* _DO THIS_
Search the data for the word "between" and copy every line that contains it.

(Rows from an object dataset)
---------------

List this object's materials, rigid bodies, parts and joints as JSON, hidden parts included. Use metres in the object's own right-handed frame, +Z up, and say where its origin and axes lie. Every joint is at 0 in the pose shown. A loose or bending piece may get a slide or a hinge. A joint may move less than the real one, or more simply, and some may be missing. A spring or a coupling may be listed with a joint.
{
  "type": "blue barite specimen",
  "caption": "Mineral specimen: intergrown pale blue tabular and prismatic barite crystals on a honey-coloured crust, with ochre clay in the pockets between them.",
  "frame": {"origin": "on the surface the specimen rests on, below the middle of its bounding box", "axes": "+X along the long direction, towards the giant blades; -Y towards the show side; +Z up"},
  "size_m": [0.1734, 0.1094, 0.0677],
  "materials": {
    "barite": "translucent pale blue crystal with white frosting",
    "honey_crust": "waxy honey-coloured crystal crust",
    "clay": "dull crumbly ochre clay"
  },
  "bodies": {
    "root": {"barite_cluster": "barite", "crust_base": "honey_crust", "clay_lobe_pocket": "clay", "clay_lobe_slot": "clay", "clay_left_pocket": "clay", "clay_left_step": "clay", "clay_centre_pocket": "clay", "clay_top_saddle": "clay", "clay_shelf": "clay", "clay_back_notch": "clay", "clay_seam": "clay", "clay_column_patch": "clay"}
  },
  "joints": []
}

---------------

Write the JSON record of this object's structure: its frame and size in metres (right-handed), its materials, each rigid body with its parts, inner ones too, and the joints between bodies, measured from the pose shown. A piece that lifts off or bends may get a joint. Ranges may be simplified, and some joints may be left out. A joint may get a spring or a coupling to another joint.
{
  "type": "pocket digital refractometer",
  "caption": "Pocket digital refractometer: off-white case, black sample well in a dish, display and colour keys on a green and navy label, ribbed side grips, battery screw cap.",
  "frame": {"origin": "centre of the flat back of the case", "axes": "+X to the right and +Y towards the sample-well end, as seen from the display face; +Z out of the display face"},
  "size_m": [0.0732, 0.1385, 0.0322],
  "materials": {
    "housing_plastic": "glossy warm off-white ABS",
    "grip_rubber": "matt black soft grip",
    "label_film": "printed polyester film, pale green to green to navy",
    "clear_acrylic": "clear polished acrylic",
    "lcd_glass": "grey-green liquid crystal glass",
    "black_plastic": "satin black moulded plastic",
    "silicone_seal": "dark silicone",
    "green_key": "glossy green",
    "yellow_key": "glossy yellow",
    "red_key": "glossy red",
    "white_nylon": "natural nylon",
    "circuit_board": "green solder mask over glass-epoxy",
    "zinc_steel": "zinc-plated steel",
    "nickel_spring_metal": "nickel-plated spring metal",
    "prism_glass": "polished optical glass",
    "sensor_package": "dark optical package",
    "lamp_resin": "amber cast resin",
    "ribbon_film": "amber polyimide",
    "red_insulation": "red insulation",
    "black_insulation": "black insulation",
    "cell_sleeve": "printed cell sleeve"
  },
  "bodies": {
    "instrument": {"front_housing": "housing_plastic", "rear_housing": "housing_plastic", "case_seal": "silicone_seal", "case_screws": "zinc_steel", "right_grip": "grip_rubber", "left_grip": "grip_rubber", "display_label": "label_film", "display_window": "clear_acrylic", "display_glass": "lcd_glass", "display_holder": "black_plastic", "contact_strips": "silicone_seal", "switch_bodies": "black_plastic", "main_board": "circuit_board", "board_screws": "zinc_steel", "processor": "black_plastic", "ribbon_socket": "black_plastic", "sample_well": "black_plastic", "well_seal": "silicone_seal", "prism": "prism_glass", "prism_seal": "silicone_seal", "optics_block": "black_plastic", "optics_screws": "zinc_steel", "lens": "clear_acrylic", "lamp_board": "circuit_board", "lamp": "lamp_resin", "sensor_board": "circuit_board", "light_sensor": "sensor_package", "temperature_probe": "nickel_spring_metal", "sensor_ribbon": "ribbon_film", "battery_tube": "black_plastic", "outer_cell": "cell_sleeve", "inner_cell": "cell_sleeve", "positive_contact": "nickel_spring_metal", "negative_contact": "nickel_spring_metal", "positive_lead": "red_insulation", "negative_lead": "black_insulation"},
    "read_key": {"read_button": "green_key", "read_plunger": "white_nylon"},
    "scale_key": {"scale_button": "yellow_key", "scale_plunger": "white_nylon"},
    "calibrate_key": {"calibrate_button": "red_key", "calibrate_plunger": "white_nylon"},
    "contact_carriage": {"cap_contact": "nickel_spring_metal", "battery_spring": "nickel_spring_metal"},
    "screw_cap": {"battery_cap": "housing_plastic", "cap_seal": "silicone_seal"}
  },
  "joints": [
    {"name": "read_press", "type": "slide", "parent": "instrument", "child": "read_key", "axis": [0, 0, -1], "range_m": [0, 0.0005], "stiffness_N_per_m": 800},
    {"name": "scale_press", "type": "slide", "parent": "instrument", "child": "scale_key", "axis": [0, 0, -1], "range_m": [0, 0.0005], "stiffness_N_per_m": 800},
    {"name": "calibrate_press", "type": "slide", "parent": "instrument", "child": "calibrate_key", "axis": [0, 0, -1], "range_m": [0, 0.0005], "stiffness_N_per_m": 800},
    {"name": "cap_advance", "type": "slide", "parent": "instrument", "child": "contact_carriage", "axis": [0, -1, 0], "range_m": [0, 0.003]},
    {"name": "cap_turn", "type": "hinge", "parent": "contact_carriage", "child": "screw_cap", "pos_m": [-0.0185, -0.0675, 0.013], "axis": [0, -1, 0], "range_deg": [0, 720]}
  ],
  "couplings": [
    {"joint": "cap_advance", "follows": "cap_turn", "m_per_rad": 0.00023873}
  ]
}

---------------

* _OUTPUT OF THE TASK_
  "caption": "Mineral specimen: intergrown pale blue tabular and prismatic barite crystals on a honey-coloured crust, with ochre clay in the pockets between them.",
Write the JSON record of this object's structure: its frame and size in metres (right-handed), its materials, each rigid body with its parts, inner ones too, and the joints between bodies, measured from the pose shown. A piece that lifts off or bends may get a joint. Ranges may be simplified, and some joints may be left out. A joint may get a spring or a coupling to another joint.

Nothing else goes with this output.